— WHAT YOU ARE ASKED TO DO —
Extract exactly the run of lines starting at the line that holds "stands on the table" and ending at the line that holds "for node in", both included.

— SOURCE DATA —
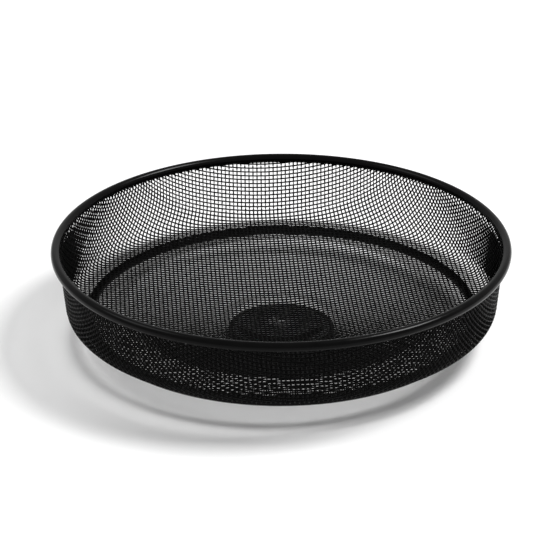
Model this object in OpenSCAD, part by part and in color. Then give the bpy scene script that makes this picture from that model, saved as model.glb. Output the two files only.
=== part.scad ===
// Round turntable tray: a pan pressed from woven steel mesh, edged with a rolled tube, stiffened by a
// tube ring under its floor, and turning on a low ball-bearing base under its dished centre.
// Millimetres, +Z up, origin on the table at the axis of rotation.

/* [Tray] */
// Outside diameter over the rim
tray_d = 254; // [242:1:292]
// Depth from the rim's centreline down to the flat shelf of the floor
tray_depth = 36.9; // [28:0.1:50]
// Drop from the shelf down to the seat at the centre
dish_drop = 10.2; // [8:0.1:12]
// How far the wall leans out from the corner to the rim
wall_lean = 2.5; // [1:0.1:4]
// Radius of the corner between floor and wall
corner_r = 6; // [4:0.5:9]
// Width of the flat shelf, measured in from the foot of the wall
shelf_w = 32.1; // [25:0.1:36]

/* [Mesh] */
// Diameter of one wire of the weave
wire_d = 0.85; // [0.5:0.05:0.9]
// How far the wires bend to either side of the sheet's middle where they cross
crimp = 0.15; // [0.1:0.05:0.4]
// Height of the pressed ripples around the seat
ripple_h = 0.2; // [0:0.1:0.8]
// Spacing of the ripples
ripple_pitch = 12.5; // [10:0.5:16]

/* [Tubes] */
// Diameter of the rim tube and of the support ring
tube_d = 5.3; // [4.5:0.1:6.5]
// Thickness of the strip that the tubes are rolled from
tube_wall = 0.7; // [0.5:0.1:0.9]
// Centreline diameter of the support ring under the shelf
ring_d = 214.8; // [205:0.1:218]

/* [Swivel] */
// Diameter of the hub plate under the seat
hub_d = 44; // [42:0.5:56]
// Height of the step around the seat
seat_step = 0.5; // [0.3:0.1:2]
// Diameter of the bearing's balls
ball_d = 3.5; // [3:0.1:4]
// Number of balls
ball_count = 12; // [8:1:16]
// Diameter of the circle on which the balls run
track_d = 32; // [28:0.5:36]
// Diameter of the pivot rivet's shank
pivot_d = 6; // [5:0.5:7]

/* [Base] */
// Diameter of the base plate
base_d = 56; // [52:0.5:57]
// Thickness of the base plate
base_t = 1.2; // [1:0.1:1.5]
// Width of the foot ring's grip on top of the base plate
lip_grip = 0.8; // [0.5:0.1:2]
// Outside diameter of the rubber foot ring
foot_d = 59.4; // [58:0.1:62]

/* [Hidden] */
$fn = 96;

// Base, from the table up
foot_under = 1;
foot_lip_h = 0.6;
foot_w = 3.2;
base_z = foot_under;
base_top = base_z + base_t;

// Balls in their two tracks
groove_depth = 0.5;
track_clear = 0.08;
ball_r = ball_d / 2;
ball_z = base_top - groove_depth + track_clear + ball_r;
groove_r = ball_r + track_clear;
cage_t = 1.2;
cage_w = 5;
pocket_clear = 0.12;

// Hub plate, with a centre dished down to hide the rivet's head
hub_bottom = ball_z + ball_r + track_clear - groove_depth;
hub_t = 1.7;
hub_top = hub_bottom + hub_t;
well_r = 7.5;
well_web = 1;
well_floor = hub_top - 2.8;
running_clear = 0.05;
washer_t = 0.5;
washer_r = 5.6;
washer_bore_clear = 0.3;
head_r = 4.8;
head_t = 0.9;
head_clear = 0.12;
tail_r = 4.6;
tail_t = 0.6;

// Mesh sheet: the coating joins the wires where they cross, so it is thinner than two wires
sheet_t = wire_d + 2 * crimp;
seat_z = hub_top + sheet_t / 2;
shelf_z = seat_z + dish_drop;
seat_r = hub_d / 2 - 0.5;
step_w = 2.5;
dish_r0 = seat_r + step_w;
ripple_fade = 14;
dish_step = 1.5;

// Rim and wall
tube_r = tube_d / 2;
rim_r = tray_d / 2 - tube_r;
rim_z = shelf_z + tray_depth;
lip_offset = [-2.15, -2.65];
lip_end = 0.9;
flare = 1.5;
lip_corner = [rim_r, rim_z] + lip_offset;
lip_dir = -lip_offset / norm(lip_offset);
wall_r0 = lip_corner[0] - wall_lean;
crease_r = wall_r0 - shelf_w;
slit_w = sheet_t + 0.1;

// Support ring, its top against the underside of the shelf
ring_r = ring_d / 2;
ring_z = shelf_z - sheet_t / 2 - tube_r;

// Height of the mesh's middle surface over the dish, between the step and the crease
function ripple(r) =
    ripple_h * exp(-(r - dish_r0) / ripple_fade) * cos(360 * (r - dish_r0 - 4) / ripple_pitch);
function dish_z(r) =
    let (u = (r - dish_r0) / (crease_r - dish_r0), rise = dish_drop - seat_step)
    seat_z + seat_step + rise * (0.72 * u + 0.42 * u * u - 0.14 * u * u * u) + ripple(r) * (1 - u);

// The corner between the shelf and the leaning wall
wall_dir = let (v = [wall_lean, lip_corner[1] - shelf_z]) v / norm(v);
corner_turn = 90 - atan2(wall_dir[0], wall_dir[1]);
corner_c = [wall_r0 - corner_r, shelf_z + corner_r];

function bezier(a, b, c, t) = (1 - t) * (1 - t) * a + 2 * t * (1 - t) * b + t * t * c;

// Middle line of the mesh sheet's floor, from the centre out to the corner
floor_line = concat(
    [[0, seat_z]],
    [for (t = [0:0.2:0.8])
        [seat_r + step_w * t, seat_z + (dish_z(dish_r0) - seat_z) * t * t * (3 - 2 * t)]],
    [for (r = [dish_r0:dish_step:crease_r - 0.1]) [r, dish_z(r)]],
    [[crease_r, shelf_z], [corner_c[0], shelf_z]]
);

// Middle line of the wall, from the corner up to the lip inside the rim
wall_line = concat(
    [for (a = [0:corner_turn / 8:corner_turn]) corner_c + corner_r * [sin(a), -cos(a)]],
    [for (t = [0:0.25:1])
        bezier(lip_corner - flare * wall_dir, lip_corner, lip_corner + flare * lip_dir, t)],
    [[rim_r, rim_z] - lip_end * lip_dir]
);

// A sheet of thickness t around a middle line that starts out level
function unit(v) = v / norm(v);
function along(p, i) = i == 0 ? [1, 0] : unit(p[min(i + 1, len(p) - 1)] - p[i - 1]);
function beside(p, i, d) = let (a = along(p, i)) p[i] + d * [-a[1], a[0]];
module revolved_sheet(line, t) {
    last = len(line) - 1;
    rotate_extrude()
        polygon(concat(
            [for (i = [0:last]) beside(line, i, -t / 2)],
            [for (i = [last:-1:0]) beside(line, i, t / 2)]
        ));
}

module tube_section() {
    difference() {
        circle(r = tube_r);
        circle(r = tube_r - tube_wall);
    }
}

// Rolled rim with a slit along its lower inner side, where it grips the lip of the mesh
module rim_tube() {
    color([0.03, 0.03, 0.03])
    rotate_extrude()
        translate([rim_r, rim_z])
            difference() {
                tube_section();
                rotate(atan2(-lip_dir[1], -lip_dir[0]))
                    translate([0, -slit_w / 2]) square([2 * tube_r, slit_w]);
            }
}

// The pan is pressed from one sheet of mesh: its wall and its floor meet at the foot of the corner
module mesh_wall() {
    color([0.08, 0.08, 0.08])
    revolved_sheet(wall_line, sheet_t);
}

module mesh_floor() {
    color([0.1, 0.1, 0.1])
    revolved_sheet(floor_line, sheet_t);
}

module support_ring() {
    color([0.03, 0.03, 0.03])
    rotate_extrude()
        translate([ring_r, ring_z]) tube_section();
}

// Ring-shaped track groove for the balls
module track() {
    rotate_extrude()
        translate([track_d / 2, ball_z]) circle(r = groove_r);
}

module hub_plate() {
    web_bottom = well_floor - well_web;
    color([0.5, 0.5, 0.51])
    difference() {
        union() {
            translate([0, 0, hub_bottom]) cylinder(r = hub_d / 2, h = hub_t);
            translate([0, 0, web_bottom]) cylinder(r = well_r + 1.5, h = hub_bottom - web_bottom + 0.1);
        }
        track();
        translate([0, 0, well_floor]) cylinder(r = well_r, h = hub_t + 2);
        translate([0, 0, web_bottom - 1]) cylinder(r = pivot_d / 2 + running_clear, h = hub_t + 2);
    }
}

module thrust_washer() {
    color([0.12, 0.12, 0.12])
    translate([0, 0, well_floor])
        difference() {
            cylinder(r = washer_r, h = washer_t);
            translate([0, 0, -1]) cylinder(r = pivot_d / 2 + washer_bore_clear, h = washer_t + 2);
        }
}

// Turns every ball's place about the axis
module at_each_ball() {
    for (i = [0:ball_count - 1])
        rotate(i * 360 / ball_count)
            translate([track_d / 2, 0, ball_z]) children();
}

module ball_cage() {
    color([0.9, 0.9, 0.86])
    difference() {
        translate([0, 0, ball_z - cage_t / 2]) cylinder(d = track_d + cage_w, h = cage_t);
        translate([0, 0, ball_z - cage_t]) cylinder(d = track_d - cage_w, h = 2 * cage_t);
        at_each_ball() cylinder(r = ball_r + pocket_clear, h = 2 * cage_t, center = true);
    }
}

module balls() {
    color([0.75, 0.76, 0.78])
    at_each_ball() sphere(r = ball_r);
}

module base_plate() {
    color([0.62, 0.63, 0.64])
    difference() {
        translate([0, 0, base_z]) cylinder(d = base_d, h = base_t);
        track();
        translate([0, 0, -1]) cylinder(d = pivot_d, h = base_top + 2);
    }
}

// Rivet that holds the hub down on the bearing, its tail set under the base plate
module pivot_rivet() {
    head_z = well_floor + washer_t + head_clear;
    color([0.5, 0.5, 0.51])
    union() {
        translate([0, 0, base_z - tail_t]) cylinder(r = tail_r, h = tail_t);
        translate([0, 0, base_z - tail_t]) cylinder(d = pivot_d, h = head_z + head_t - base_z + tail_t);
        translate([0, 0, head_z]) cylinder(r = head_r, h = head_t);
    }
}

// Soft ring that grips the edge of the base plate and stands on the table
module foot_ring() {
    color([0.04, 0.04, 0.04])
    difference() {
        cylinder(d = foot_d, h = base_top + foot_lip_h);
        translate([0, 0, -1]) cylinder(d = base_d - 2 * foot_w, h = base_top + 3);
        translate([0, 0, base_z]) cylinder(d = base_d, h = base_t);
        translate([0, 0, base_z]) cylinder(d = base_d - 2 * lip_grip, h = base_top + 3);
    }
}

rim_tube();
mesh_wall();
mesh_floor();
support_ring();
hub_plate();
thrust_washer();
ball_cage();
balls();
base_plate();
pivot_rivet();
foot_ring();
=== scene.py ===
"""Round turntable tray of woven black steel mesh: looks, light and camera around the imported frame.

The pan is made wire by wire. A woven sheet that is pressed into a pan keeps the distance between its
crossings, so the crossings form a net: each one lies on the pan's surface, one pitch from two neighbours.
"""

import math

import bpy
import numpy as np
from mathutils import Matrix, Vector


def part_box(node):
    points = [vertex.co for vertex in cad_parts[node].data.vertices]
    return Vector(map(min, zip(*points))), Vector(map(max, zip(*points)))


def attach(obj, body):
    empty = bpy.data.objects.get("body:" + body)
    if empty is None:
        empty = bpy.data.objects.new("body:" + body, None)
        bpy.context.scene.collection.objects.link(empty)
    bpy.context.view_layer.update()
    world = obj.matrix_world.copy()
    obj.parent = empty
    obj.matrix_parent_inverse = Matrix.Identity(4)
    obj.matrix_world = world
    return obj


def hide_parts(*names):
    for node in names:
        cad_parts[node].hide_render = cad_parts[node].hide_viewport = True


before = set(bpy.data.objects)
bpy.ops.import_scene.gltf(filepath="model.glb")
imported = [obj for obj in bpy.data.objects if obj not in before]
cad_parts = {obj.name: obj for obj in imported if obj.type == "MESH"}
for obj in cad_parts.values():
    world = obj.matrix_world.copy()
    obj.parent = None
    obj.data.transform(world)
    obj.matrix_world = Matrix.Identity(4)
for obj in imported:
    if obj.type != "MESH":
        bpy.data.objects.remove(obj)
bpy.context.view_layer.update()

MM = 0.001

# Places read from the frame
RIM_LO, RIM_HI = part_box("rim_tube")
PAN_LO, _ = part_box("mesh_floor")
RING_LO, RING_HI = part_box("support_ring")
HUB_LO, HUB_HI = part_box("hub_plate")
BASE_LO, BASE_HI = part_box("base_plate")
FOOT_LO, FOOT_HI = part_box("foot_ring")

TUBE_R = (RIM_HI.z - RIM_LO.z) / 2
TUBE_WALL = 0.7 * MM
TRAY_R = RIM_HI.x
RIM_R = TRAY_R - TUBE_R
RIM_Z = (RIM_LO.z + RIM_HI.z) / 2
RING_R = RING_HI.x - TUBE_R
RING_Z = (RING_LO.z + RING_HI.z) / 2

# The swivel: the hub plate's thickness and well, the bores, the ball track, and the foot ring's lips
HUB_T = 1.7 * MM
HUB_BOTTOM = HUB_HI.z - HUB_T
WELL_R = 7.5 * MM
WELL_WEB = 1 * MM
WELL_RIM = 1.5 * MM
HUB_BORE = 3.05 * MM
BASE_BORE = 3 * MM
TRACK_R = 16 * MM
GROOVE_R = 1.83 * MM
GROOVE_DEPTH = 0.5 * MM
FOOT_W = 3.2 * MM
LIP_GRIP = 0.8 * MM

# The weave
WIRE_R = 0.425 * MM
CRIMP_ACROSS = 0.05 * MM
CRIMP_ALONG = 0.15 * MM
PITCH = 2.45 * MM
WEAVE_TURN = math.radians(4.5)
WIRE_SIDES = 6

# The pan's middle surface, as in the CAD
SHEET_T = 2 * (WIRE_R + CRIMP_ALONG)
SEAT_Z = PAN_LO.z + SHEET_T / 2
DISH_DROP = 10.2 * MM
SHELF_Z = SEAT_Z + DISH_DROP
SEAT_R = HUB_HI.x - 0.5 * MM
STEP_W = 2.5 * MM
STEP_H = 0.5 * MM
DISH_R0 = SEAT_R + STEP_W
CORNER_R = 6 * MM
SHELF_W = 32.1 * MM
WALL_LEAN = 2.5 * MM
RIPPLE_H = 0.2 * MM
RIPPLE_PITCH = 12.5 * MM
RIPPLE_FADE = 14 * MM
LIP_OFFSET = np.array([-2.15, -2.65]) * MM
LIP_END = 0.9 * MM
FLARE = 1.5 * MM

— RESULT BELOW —
// Soft ring that grips the edge of the base plate and stands on the table
module foot_ring() {
    color([0.04, 0.04, 0.04])
    difference() {
        cylinder(d = foot_d, h = base_top + foot_lip_h);
        translate([0, 0, -1]) cylinder(d = base_d - 2 * foot_w, h = base_top + 3);
        translate([0, 0, base_z]) cylinder(d = base_d, h = base_t);
        translate([0, 0, base_z]) cylinder(d = base_d - 2 * lip_grip, h = base_top + 3);
    }
}

rim_tube();
mesh_wall();
mesh_floor();
support_ring();
hub_plate();
thrust_washer();
ball_cage();
balls();
base_plate();
pivot_rivet();
foot_ring();
=== scene.py ===
"""Round turntable tray of woven black steel mesh: looks, light and camera around the imported frame.

The pan is made wire by wire. A woven sheet that is pressed into a pan keeps the distance between its
crossings, so the crossings form a net: each one lies on the pan's surface, one pitch from two neighbours.
"""

import math

import bpy
import numpy as np
from mathutils import Matrix, Vector


def part_box(node):
    points = [vertex.co for vertex in cad_parts[node].data.vertices]
    return Vector(map(min, zip(*points))), Vector(map(max, zip(*points)))


def attach(obj, body):
    empty = bpy.data.objects.get("body:" + body)
    if empty is None:
        empty = bpy.data.objects.new("body:" + body, None)
        bpy.context.scene.collection.objects.link(empty)
    bpy.context.view_layer.update()
    world = obj.matrix_world.copy()
    obj.parent = empty
    obj.matrix_parent_inverse = Matrix.Identity(4)
    obj.matrix_world = world
    return obj


def hide_parts(*names):
    for node in names:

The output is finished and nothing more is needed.